In 10 or 20 or 30 years, what will be recalled of this pandemic? What precautions, quirks and stylistic imprints will survive? There are pandemic novels but now there are post-pandemic novels. Far easier to elide the period entirely, to consign it to the past. Cinema and television are the same. The Covid episodes of Law & Order – the telegenic cops darting around in their masks, only to drop them when speaking – will end up as visual trivia, curiosities for befuddled future viewers. In 1919 and 1920, the close memories of the first world war overwhelmed the pandemic, and it was the shellshocked generation that came to dominate, with the flu as a footnote, even as it killed many millions.

War, in one sense, was easier to conceptualize. It was loud and visible, of inarguable physical consequence. This kind of death could not happen in the shadows, in hushed bedrooms. A pandemic-ravaged city, in 1918 or 2020, did not lose its office buildings, schools and churches. There were no bombs or airplanes, no smoke plumes or flaming rubble. September 11’s death toll was only a small fraction of Covid’s in New York, but there will probably be no comparable memorial for the more than 40,000 dead. There is no single day to remember them all and no gathering place to recall the lives they lived.

September 11, like war, was a shock event, mass horror condensed and in plain view – the buildings exploded, then collapsed, the smoke cloud hanging for months. Blame was easily conjured and new disastrous wars were launched abroad. The surveillance state was hyper-charged into being, and history was inexorably wrenched in a new direction. Twenty-one years later, we are still taking off our shoes in airports. Armored police bearing assault rifles are now a banal sight.

Covid, conversely, seems fated to fade. It is more difficult to grasp on to. Since it was so disruptive to ordinary life, its rituals are easier to leave behind. We want our holiday dinners. We want to visit grandparents in nursing homes. We want movie theaters. We want the classroom. We want faces, smiling, that we can always see. Remembrance for a single day is simple enough: Pearl Harbor, the Kennedy assassination, 9/11, dates to be ticked off at proper times. Years are another matter. The human minds struggles against death at such a scale.

It’s plausible that Covid will not leave much of a mark on even the second half of the 2020s. Unlike 9/11, there are far fewer documentaries, books and movies to remind us of what was left behind. If Covid became highly politicized, America’s tribalism infecting debates on masks and vaccines, the pandemic itself is fast losing its salience as campaign fodder.

Compared with 9/11, there are fewer Manichean claims to make – Republicans like George W Bush and Rudy Giuliani would exploit the tragedy for years afterward – and the debates of 2021 couldn’t even carry forward into 2022. Republicans were triumphant last fall as they bludgeoned Democrats for supporting the extensive closure of public schools. But the issue hardly registered this year, as voters turned to abortion, crime and inflation. Liberals don’t seem to be masking more readily than conservatives this winter. It is fitting that Dr Anthony Fauci, one totem of this era, is retiring.

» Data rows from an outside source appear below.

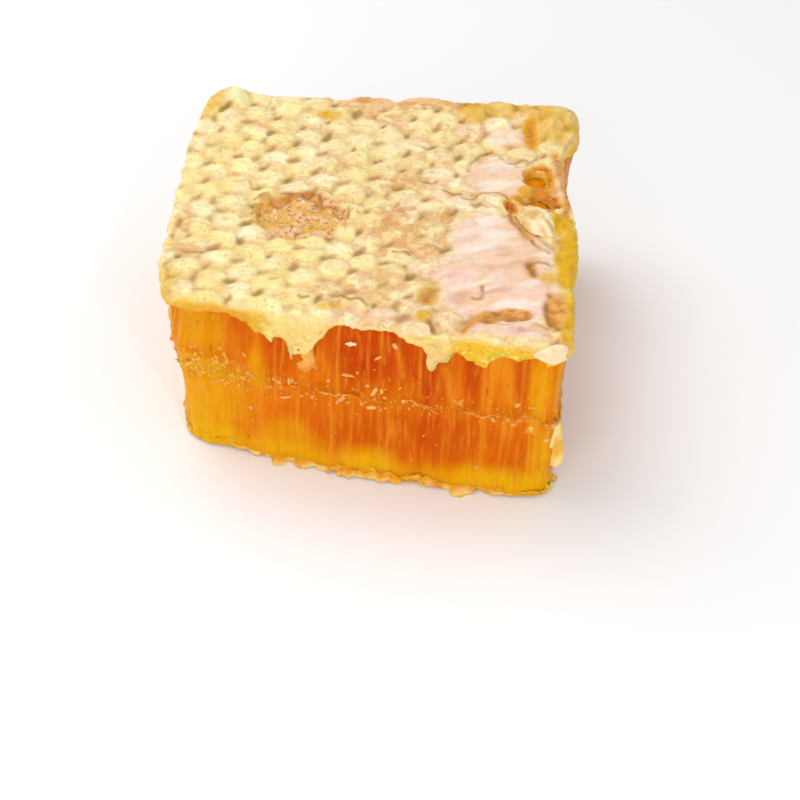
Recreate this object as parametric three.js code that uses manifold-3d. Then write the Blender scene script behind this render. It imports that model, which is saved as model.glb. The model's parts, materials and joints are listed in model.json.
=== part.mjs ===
// A square piece cut out of a filled honeycomb, lying on one capped face.
//
// The piece is five layers that run right through it, as bees build a comb:
// a wax capping, a layer of honey-filled cells, the wax midrib that both sets
// of cells start from, a second layer of cells, and the capping underneath.
// Millimetres, +Z up, origin at the middle of the footprint on the ground,
// front cut face towards -Y.

import * as THREE from 'three';
import { mergeVertices } from 'three/addons/utils/BufferGeometryUtils.js';
import Module from 'manifold-3d';

// ---- Driving dimensions -------------------------------------------------

const CELL_PITCH = 5.5;                       // across the flats of one worker cell
const CELL_CORNER = CELL_PITCH / Math.sqrt(3);  // from a cell's centre to its corner
const COLUMN_STEP = CELL_PITCH * Math.sqrt(3) / 2;
const UPPER_CELLS = 0;                        // where a layer's cell lattice starts, along X
const LOWER_CELLS = CELL_CORNER;              // the far cells sit between the near ones
const COMB_HEIGHT = 32.0;                     // general level of the upper pads

// Corners of the cut, seen from above. The knife didn't cut it square.
const CORNERS = {
  frontLeft: new THREE.Vector2(-30.4, -29.6),
  frontRight: new THREE.Vector2(34.4, -33.9),
  backRight: new THREE.Vector2(32.8, 36.0),
  backLeft: new THREE.Vector2(-33.6, 30.9),
};
const CORNER_RADIUS = 2.4;
const STATIONS = 180;                         // steps round the cut faces

// Heights where one layer gives way to the next, inside the piece.
const CAPPING_LEVEL = 29.7;
const MIDRIB_TOP = 17.3;
const MIDRIB_BOTTOM = 16.3;
const HEM_LEVEL = 1.3;
const LAYER_GAP = 0.15;
const SEAM_DEPTH = 1.3;                       // how far in a ragged seam turns level

// How far each cut face leans in (+) or out (-) at the ground.
const LEAN = { left: 2.6, right: 1.2, back: 1.0, frontLeft: 2.2, frontRight: -0.9 };
const FRONT_BELLY = 2.6;                      // the front bulges at its foot
const LEFT_BULGE = 2.3;                       // the left cut face bellies outwards
const LEFT_STEPS = 0.45;                      // in uneven steps

const RIGHT_HOLLOW = { depth: 2.3, from: -4, deepest: 15, back: 21, to: 27 };  // along Y

const FLUTE_DEPTH = 0.7;                      // a cut cell's hollow between two walls
const WALL_RIDGE = 1.3;                       // half width of the ridge a cut wall leaves
const FACE_WOBBLE = 0.45;                     // unevenness of the cut faces
const WAX_PROUD = 0.4;                        // wax stands out past the honey
const MIDRIB_PROUD = 0.35;

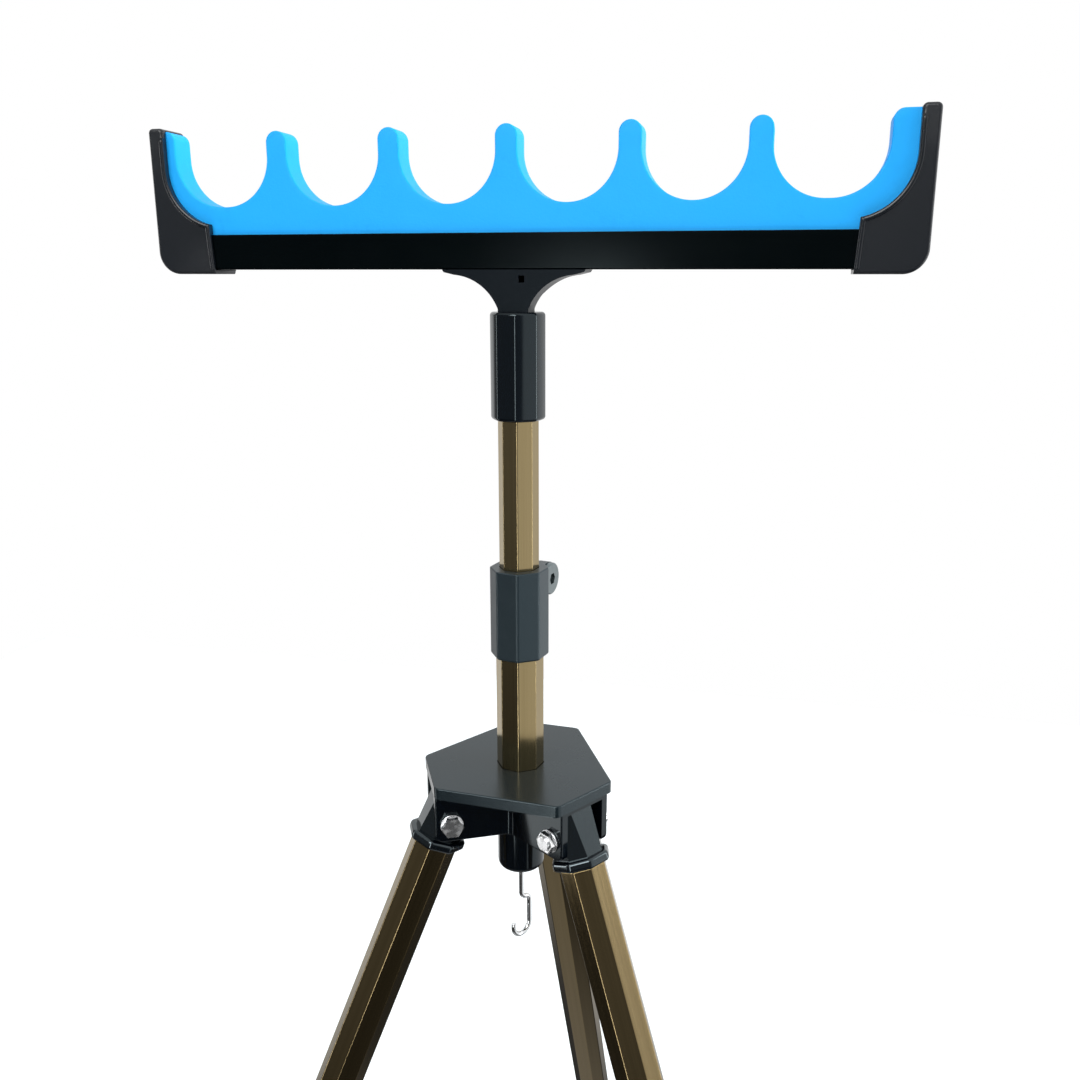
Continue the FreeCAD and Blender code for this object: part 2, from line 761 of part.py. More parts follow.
def make_bracket():
    """Bracket under the channel: flange, curved web, round neck and swivel stem."""
    piece = body("head_bracket", rail)
    front = [(-d.throat_half, -d.neck_show), (d.throat_half, -d.neck_show),
             (d.throat_half, -d.throat_drop, -d.throat_round), (d.flange_inner, -d.flange_inner_drop),
             (d.flange_lip, -d.flange_thick), (d.flange_half, ZERO), (-d.flange_half, ZERO),
             (-d.flange_lip, -d.flange_thick), (-d.flange_inner, -d.flange_inner_drop, -d.throat_round),
             (-d.throat_half, -d.throat_drop)]
    pad(piece, "XZ_Plane", [front], d.channel_width, midplane=True)
    trims = []
    for side in (1, -1):
        trims.append([(d.channel_width / 2 * side, -d.web_top_drop, d.web_round * -side),
                      (d.web_half * side, -d.web_low_drop), (d.web_half * side, -d.neck_show * 2),
                      (d.channel_width * side, -d.neck_show * 2),
                      (d.channel_width * side, -d.web_top_drop)])
    pocket(piece, "YZ_Plane", trims, d.flange_half * 3, midplane=True)
    low = -d.neck_show + d.face_gap
    shoulder = -d.neck_show - d.socket_web - d.face_gap
    neck = [(ZERO, -d.stem_drop), (d.stem_thread, -d.stem_drop), (d.stem_thread, shoulder),
            (d.stem_radius, shoulder), (d.stem_radius, low), (d.neck_radius, low),
            (d.neck_radius, -d.neck_rise_drop, d.neck_round), (ZERO, -d.neck_top_drop)]
    revolve(piece, neck)
    recess = box(d.recess_near, d.recess_far, -d.recess_low, -d.recess_top)
    pocket(piece, "XZ_Plane", [recess], d.channel_width, d.channel_width / 2 + d.recess_floor)
    holes = [(d.rail_screw_at * side, 0, d.rail_screw / 2 + d.face_gap) for side in (1, -1)]
    pocket(piece, "XY_Plane", holes, d.rail_screw_length + d.face_gap)

    frame = rail + " * " + place(0, 0, shoulder)
    washer = body("swivel_washer", frame)
    ring = [(0, 0, d.swivel_washer_radius), (0, 0, d.stem_thread + d.face_gap)]
    pad(washer, "XY_Plane", ring, d.swivel_washer_thick, -d.swivel_washer_thick)
    nut = body("swivel_nut", frame)
    outline = [polygon(d.swivel_flats, 6), (0, 0, d.stem_thread + d.face_gap)]
    pad(nut, "XY_Plane", outline, d.swivel_nut_thick, -d.swivel_washer_thick - d.swivel_nut_thick)


def make_rail():
    """Channel and the two countersunk screws that hold it to the bracket."""
    piece = body("rest_channel", rail)
    half = d.channel_width / 2
    wall, bend = d.channel_wall, d.channel_round
    section = [(-half + bend, ZERO), (half - bend, ZERO, bend), (half, bend), (half, d.channel_height),
               (half - wall, d.channel_height), (half - wall, wall), (wall - half, wall),
               (wall - half, d.channel_height), (-half, d.channel_height), (-half, bend, bend)]
    pad(piece, "YZ_Plane", [section], d.channel_half * 2, midplane=True)
    low, high = d.rail_screw / 2, d.rail_screw_head / 2
    hole = cone(piece, "Subtractive", low + d.face_gap, high + d.face_gap, wall, d.rail_screw_at)
    around(piece, [hole], 2)
    screws = body("rail_screws", rail)
    x = d.rail_screw_at
    shank = pad(screws, "XY_Plane", [(x, 0, low)], d.rail_screw_length, -d.rail_screw_length)
    head = cone(screws, "Additive", low, high, wall, x)
    around(screws, [shank, head], 2)


def curve_height(radius, out):
    """Height of the caps' inner curve at a distance from the middle."""
    aside = out - d.cap_curve_out
    return d.cap_curve_high - root(radius * radius - aside * aside)


def make_foam():
    """Foam rest with six notches, tucked into the channel and the end caps."""
    piece = body("foam_rest", rail)
    end = d.cap_inner + d.foam_tuck
    knee = d.cap_knee + d.foam_tuck
    curve = d.cap_curve + d.foam_tuck
    low = d.channel_wall + d.seat_gap
    loop = [(-knee, low), (knee, low), (knee, curve_height(curve, knee), curve),
            (end, d.cap_curve_high), (end, d.foam_top)]
    count = 6
    post = d.notch_pitch / 2 - d.notch_radius
    for number in range(count):
        centre = d.notch_shift + d.notch_pitch * ((count - 1) / 2 - number)
        right, left = centre + d.notch_radius, centre - d.notch_radius
        if number == 0:
            right = right + d.notch_end_flat
            loop.append((right + d.foam_corner, d.foam_top, d.foam_corner))
            loop.append((right, d.foam_top - d.foam_corner))
        else:
            loop.append((right + post, d.post_shoulder + post, post))
            loop.append((right, d.post_shoulder))
        loop.append((right, d.notch_centre, -d.notch_radius))
        if number == 0:
            loop.append((right - d.notch_radius, d.notch_centre - d.notch_radius))
        if number == count - 1:
            left = left - d.notch_end_flat
            loop.append((centre, d.notch_centre - d.notch_radius))
            loop.append((left + d.notch_radius, d.notch_centre - d.notch_radius, -d.notch_radius))
        else:
            loop.append((centre, d.notch_centre - d.notch_radius, -d.notch_radius))
        loop.append((left, d.notch_centre))
        if number == count - 1:
            loop.append((left, d.foam_top - d.foam_corner, d.foam_corner))
            loop.append((left - d.foam_corner, d.foam_top))
        else:
            loop.append((left, d.post_shoulder, post))
    loop.append((-end, d.foam_top))
    loop.append((-end, d.cap_curve_high, curve))
    loop.append((-knee, curve_height(curve, knee)))
    pad(piece, "XZ_Plane", [loop], d.foam_thick, midplane=True)


def cap_edge(side, inset, top):
    """Inner edge of an end cap, set back into the cap, from the top down."""
    knee, curve = d.cap_knee + inset, d.cap_curve + inset
    upright = d.cap_inner + inset
    return [(upright * side, top), (upright * side, d.cap_curve_high, curve * -side),
            (knee * side, curve_height(curve, knee))]


def make_cap(name, side):
    """End cap with a raised border, a pocket for the channel and a groove for the foam."""
    piece = body(name, rail)
    top, low, bend = d.cap_top, -d.cap_bottom, d.cap_top_round
    loop = [(d.cap_foot * side, low), ((d.cap_reach - d.cap_outer_round) * side, low, d.cap_outer_round * side),
            (d.cap_reach * side, low + d.cap_outer_round), (d.cap_reach * side, top - bend, bend * side),
            ((d.cap_reach - bend) * side, top), ((d.cap_inner + bend) * side, top, bend * side)]
    loop += cap_edge(side, ZERO, top - bend)
    pad(piece, "XZ_Plane", [loop], d.cap_depth, midplane=True)

    def outer_rim(edge, middle):
        """Front and back edges along the outside of the cap."""
        flat = near(abs(middle.y), d.cap_depth.amount / 2) and near(edge.BoundBox.YLength, 0)
        outside = abs(middle.x) > d.cap_reach.amount - d.cap_top_round.amount * 2
        return flat and (outside or middle.z < d.channel_wall.amount or middle.z > d.foam_top.amount)

    dress(piece, "Fillet", d.cap_edge, outer_rim)
    band = cap_edge(side, ZERO, top - bend * 2)
    band.append((d.cap_foot * side, low + d.cap_edge))
    band.append(((d.cap_foot + d.cap_band) * side, low + d.cap_edge))
    back = cap_edge(side, d.cap_band, top - bend * 2)
    band.append((back[2][0], back[2][1], d.cap_curve * side + d.cap_band * side))
    band.append(back[1][:2])
    band.append(back[0])
    pad(piece, "XZ_Plane", [band], d.cap_band_depth, midplane=True)
    inset = d.foam_tuck + d.seat_gap
    room = cap_edge(side, inset, d.foam_top + d.seat_gap)
    room.append((room[2][0], d.channel_height))
    room.append((ZERO, d.channel_height))
    room.append((ZERO, d.foam_top + d.seat_gap))
    pocket(piece, "XZ_Plane", [room], d.foam_thick + d.seat_gap * 2, midplane=True)
    half = d.channel_width / 2 + d.seat_gap
    rail_room = box(-half, half, -d.seat_gap, d.channel_height + d.seat_gap)
    pocket(piece, "YZ_Plane", [rail_room], (d.channel_half + d.seat_gap) * 2, midplane=True)


def make_head(prefix, frame):
    """Leg head: rounded collar, knuckle between the ears with its stop flat, and spigot."""
    piece = body(prefix + "head", frame)
    reach = d.hinge_drop - d.web_drop - d.seat_gap
    lean, drop = sine(d.splay), cosine(d.splay)
    collar_loop = octagon(d.head_collar_flats, d.head_collar_corner)
    pad(piece, "XY_Plane", [collar_loop], d.head_collar_end - d.head_shoulder, -d.head_collar_end)
    dress(piece, "Fillet", d.head_collar_edge, level(-d.head_shoulder))
    dress(piece, "Fillet", d.head_collar_edge, level(-d.head_collar_end))
    out, half, bevel = d.head_skirt, d.head_half, d.head_bevel
    plan = [(-out + bevel, -half), (out - bevel, -half), (out, -half + bevel), (out, half - bevel),
            (out - bevel, half), (-out + bevel, half), (-out, half - bevel), (-out, -half + bevel)]
    low = -d.head_shoulder - d.head_collar_edge
    pad(piece, "XY_Plane", [plan], reach - low, low)
    toe = (reach * lean + d.stop_length * drop, reach * drop - d.stop_length * lean)
    outside = [(-out, -d.head_shoulder), (-d.head_inside, d.head_inside_high),
               (-d.head_back_out, d.head_back_high, -d.head_back_round), (reach * lean, reach * drop), toe,
               (d.head_outside, toe[1] - d.head_toe), (out, -d.head_shoulder),
               (out * 2, -d.head_shoulder), (out * 2, reach * 2), (-out * 2, reach * 2),
               (-out * 2, -d.head_shoulder)]
    pocket(piece, "XZ_Plane", [outside], half * 3, midplane=True)
    spigot = octagon(d.outer_flats - (d.outer_wall + d.face_gap) * 2, d.outer_corner)
    pad(piece, "XY_Plane", [spigot], d.head_spigot - d.head_collar_end, -d.head_spigot)
    pocket(piece, "XY_Plane", [(0, 0, d.head_core)], d.head_spigot - d.head_collar_end, -d.head_spigot,
           up=True)
    pocket(piece, "XZ_Plane", [(0, 0, d.hinge_bolt / 2 + d.run_gap)], half * 3, midplane=True)


def make_foot(prefix, frame):
    """Rubber foot with a sole cut level for the splayed leg."""
    piece = body(prefix + "foot", frame)
    end = d.foot_pad - leg_length
    top = end + d.foot_cover
    deep = end - d.foot_pad * 2
    flare = end - d.foot_flare
    loop = [(ZERO, deep), (d.foot_radius, deep), (d.foot_radius, flare - d.foot_flare),
            (d.foot_waist, end), (d.foot_waist, top - d.foot_waist_high),
            (d.foot_top + d.foot_lip, top - d.foot_lip * 2), (d.foot_top + d.foot_lip, top), (ZERO, top)]
    revolve(piece, loop)
    wide = d.foot_radius * 2
    rise = wide * tangent(d.splay)
    sole = [(-wide, rise - leg_length), (-wide, -leg_length * 2), (wide, -leg_length * 2),
            (wide, -rise - leg_length)]
    pocket(piece, "XZ_Plane", [sole], wide * 2, midplane=True)

    def sole_rim(edge, middle):
        """Rim of the level sole."""
        return edge.BoundBox.ZMin < (-leg_length + rise / 2).amount and near(
            edge.BoundBox.ZLength, (wide * tangent(d.splay)).amount)

    dress(piece, "Fillet", d.foot_edge, sole_rim)
    bore = octagon(d.inner_flats + d.seat_gap * 2, d.inner_corner)
    pocket(piece, "XY_Plane", [bore], d.foot_cover * 2, end, up=True)


def make_leg(name, turn):
    """One leg from the hinge to the sole."""
    prefix = "leg_%s_" % name
    frame = leg_frame(turn)
    make_head(prefix, frame)
    high = -d.head_collar_end
    tube(prefix + "upper_tube", frame, d.outer_flats, d.outer_wall, d.outer_corner,
         -d.leg_collar_at - d.collar_step, high)
    make_clamp(prefix, leg_collar_frame(turn))
    tube(prefix + "lower_tube", frame, d.inner_flats, d.inner_wall, d.inner_corner,
         d.foot_pad - leg_length, -d.leg_lower_start)
    plug(prefix + "guide_plug", frame, -d.leg_lower_start, False)
    make_foot(prefix, frame)


make_cover()
make_spider()
make_cover_screws()
make_hinge_sets()
make_hook()
make_mast()
make_clamp("mast_", mast_collar)
make_socket()
make_bracket()
make_rail()
make_foam()
make_cap("end_cap_left", -1)
make_cap("end_cap_right", 1)
for leg_name, leg_angle in LEGS:
    make_leg(leg_name, leg_angle)

doc.recompute()
for item in doc.Objects:
    if "Invalid" in item.State or "Error" in item.State:
        raise RuntimeError("%s did not compute" % item.Label)
for piece in PIECES:
    if piece.Shape.isNull() or not piece.Shape.isValid() or not piece.Shape.Solids:
        raise RuntimeError("%s has no sound solid" % piece.Label)
os.makedirs("parts", exist_ok=True)
for piece in PIECES:
    piece.Shape.exportStep("parts/%s.step" % piece.Label)
    print(piece.Label, len(piece.Shape.Solids), round(piece.Shape.Volume))
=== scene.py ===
"""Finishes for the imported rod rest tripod, its soft foam rest, the caps' beads and the studio."""
from __future__ import annotations

import json
import logging
import math
from dataclasses import dataclass, field, replace
from enum import Enum

import bpy
import numpy as np
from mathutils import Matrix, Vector

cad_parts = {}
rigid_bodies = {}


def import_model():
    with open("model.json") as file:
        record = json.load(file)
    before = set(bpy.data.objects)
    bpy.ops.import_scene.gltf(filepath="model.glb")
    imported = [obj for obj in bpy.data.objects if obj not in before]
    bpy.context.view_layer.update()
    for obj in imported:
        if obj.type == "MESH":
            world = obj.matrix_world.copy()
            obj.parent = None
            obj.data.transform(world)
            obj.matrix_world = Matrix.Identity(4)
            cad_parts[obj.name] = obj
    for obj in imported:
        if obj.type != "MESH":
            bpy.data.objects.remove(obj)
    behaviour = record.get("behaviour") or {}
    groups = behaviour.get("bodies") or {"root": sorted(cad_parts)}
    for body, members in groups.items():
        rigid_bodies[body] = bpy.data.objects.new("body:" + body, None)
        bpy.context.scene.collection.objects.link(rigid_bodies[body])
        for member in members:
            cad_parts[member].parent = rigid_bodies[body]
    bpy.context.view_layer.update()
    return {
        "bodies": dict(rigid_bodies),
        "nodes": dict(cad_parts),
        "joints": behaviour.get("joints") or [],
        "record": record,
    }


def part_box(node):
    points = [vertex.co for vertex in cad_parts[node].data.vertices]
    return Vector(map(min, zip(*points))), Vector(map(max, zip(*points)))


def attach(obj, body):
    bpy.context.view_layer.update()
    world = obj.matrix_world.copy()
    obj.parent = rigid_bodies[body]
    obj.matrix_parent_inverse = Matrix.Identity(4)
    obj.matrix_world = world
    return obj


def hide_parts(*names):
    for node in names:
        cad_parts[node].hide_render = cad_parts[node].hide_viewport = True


LOG = logging.getLogger("rod_rest_tripod")
MILLIMETRE = 0.001
SPLAY = math.radians(22.0)
SAME_POINT = 1e-6

Colour = tuple[float, float, float]
Place = tuple[float, float, float]
Span = tuple[float, float]
Grid = tuple[np.ndarray, int, int]


class Leg(Enum):
    """The three legs, by the direction of each from the mast in degrees."""

    LEFT = 206.5
    RIGHT = -33.5
    REAR = 86.5

    @property
    def prefix(self) -> str:
        """Start of the leg's node names."""
        return "leg_%s_" % self.name.lower()


class Grain(Enum):
    """Kinds of fine relief, by the share of cells in each; the rest is noise."""

    NONE = 0.0
    POWDER = 0.1
    MOULDED = 0.35
    CELLS = 0.8


def rgba(colour: Colour) -> tuple[float, float, float, float]:
    """The colour with full opacity."""
    return (*colour, 1.0)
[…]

For some, Covid’s lack of an imprint on the public consciousness going forward – its failure to register like past catastrophes – is to be lamented. It’s true that the federal government must do far more to prepare for the next pandemic. Vaccine and treatment research should be generously funded. Nursing homes must have stronger protocols. Elected leaders and bureaucrats cannot forget.

Others, though, can be forgiven if they want to slowly regain what they lost in these past two years and nine months. Life can only exist for so long on emergency footing. The post-pandemic future is beckoning and most Americans are going to race there as quickly as they can, just as their ancestors fled from the shadow of the flu.